The Supreme Court of the United States (SCOTUS) is in the midst of deciding Zubik v. Burwell, a group of cases focused on the Affordable Care Act’s mandate that employers cover employees’ birth control. Religious non-profits, including the Roman Catholic Archbishop of Washington, East Texas Baptist University, Little Sisters of the Poor Home for the Aged in Denver, and Southern Nazarene University, are petitioning for a flat-out exemption from being complicit in contraception coverage.
When legislators were working on approving the Affordable Care Act (also known as ObamaCare), one of the issues was whether Christian churches would be required to provide birth control coverage for their employees. Ultimately, the compromise made in order to get the legislation passed was that churches would be exempt from this mandate. But religious nonprofits, which are often run by church organizations, were not included in this exemption; currently, their only way around the mandate is to facilitate other arrangements for their employees to get birth control without directly providing it themselves.
Now, those religious nonprofits are pushing back, arguing that the requirement to facilitate birth control coverage in any way violates their religious liberty. The administration doesn’t want to extend the church exemption, and lower courts are divided on the issue.
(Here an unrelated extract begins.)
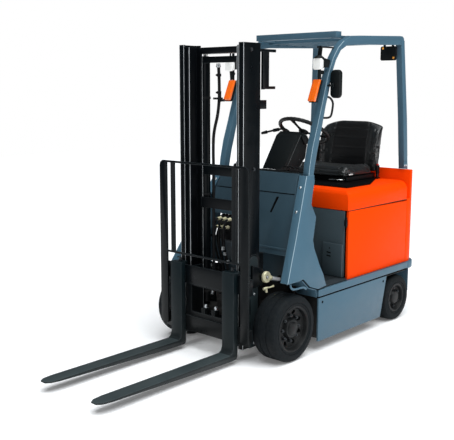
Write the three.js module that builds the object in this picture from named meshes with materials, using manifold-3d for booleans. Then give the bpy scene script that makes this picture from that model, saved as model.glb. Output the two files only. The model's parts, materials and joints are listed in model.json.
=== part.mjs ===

Lawyers for the religious organizations argue that making these groups complicit in providing access to birth control is a violation of the Religious Freedom Restoration Act of 1993. “The Little Sisters of the Poor and their co-petitioners face a dilemma that the Religious Freedom Restoration Act does not allow,” began Paul Clement, speaking on behalf of the petitioners in the oral arguments.
“They can adhere to their religious beliefs and pay millions of dollars in penalties, or they can take steps that they believe to be religiously and morally objectionable, and that the government deems necessary, for them to provide contraception coverage through their health care plans.”
On March 29, the Supreme Court issued an order asking for more information from both sides about how employees could access contraception from insurance companies without involving their employers. With only 8 justices to vote since the death of Justice Antonin Scalia in February, this nontraditional approach could signify that the court is trying to avoid a 4-4 split. If the court ultimately splits 4-4, the lower courts’ prior decisions would stand and the law would be interpreted and administered differently in different circuits. The administration and the petitioners may submit additional briefs in response to SCOTUS’ order until April 20.
The court hopes to strike a balance between maintaining women’s rights to access birth control without compromise religious nonprofits’ ability to exercise their religious beliefs. They seek to create a system that religious nonprofits will accept, that does not jeopardize access to birth control, one of the original lynchpins of the Affordable Care Act. If such a system can’t be worked out, the court will most likely remain split.
Eight of the nine federal appeals courts that have voted on this have upheld the Obama administration’s perspective; thus, if the court splits, the religious nonprofits’ challenge will fail throughout most of the country.